From that point on, my life was nomadic. Every so often, I would stop off in Boston for ten days of rest and recovery before hitting the road once again to learn with and from Walk Outs in South Africa, Zimbabwe, India, Mexico, Brazil, Greece and more. The more I traveled, the more I came to believe that the key to meaningful social change rests in the intimacy we create with friends and neighbors in the place where we live. And my place seemed to be about 30,000 feet off the ground. After writing Walk Out Walk On and then spending another 18 months touring with the book, I realized I needed to get back down to earth.
This morning I have a cord of firewood to stack in my backyard, some of which comes from a Norway Maple that we had to cut down to protect other plants from being water-starved. Although it’s mid-winter, my housemate and I are starting to outline our plan for the seedlings we need to grow this spring to fill the thousand square feet of raised beds on our urban lot, along with the red clover we want to plant on our roof to fuel our honeybees. This weekend, we’re hosting a community of Iraq veterans for a healing writing circle, followed by a discussion among neighbors about personal and community wellness. All this is taking place at the Old Oak Dojo, a community home and urban learning center I built last year whose purpose is to provide a space for community to meet, learn, eat, celebrate and play—and thereby restore our wholeness as citizens. The Dojo is also the headquarters of the Boston Impact Initiative, an impact investing fund that combines investing, lending and giving to create a better future for those communities in Boston who have been impacted by racial, social and economic inequality.
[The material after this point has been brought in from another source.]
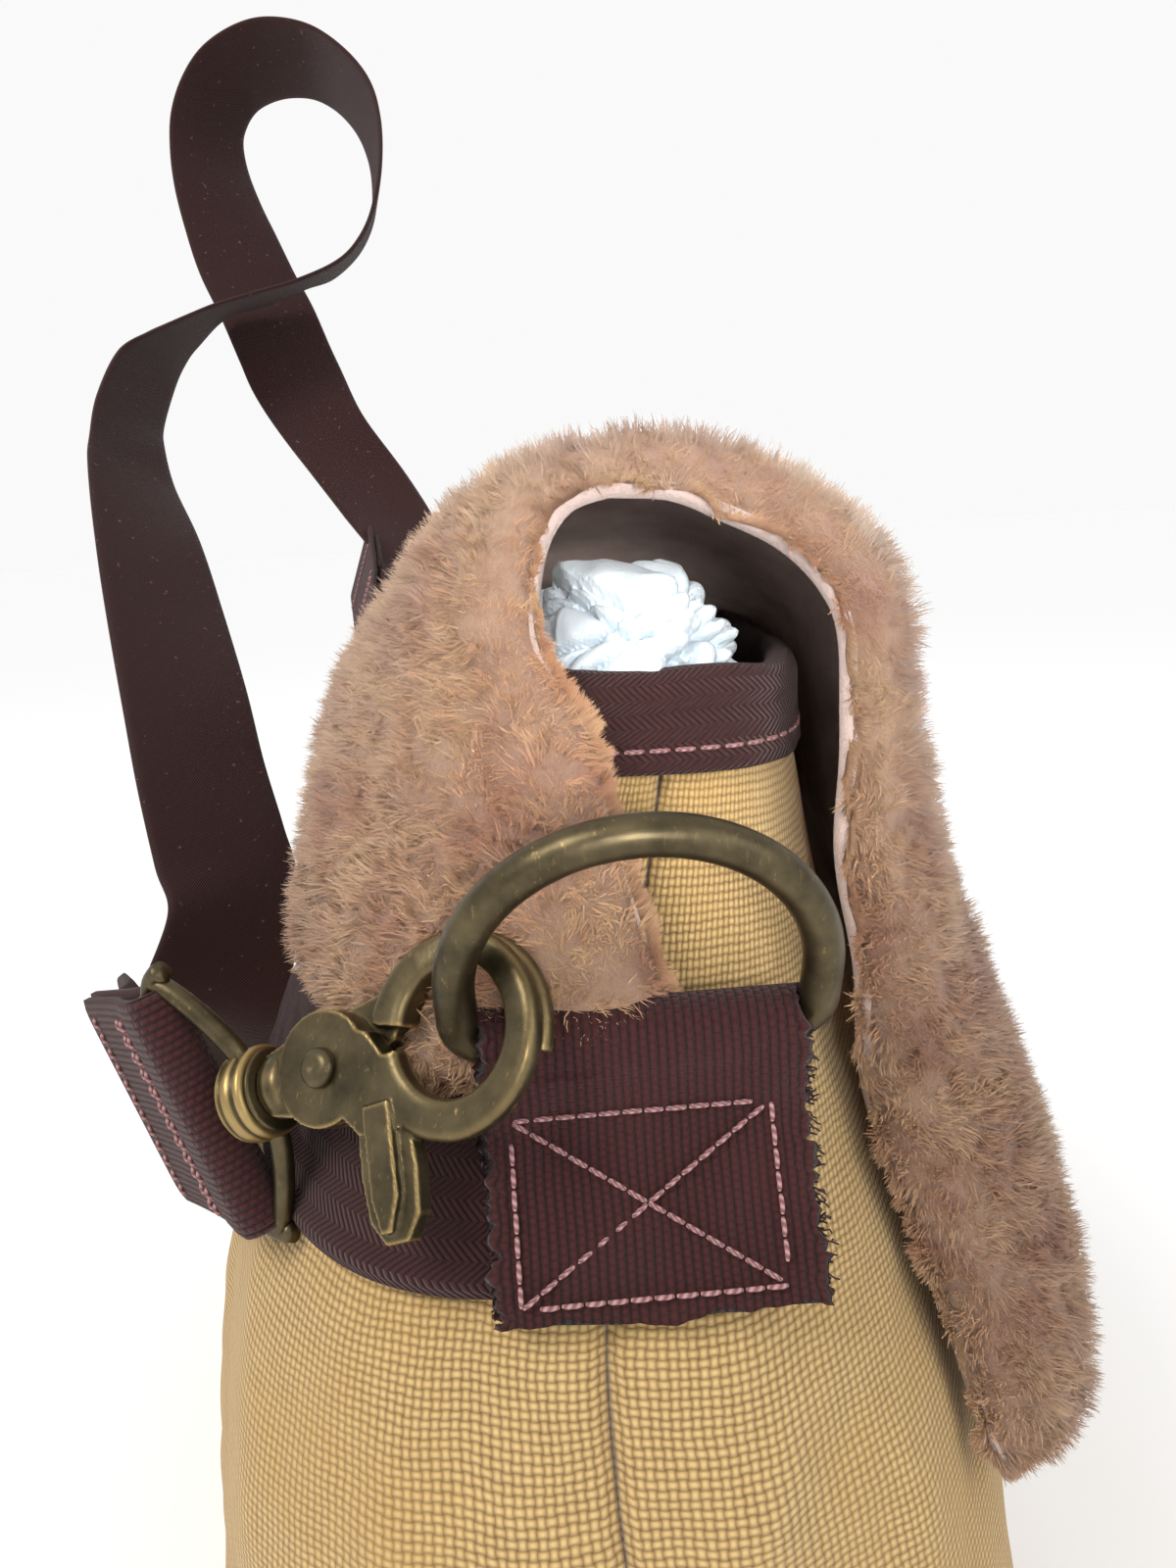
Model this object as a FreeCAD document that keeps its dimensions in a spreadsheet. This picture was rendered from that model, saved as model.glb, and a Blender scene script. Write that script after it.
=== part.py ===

After years of feeling separate from my community of place, I find myself today fully immersed in the relationships, gifts, questions and challenges of my immediate neighborhood and this city. Back in the day when I was visiting Walk Outs, we talked about the natural ebb and flow between our local work and our trans-local work (when separate, local efforts connect with each other, then grow and transform as people exchange ideas). We suspected that each of us has our own rhythm: We focus on the local until our ideas become stale and then boost our creativity by moving into the trans-local; we exchange ideas from place to place until our learning becomes too abstract and we need to ground it once again by diving into the local.
So this is my time to dive into the local.
After nearly three years of actively connecting with Walk Outs around the world, I am turning my attention to my home—this is my harvest for 2014. That doesn’t mean that I’m dropping out of the Walk Out community (in fact, ever since I opened the Old Oak Dojo, I feel like I’ve hosted more of you than ever!). But it means that Aerin Dunford and I will no longer formally steward the community by posting blogs, sending newsletters, running workshops and hosting the Facebook page. We’ll maintain those spaces for you, the community, to find one another. And we’ll drop a line as well whenever we feel called to. But we’re both shifting our attention toward our own communities—mine in Boston and Aerin’s in Oaxaca.
It took ten years for these seeds to come to fruition. I am indebted to each and every Walk Out I met along the way for the wake-up call, the invitation to aliveness, the companionship. May our journeys continue to inspire one another, and if you ever get lost along the way, you know where to find me.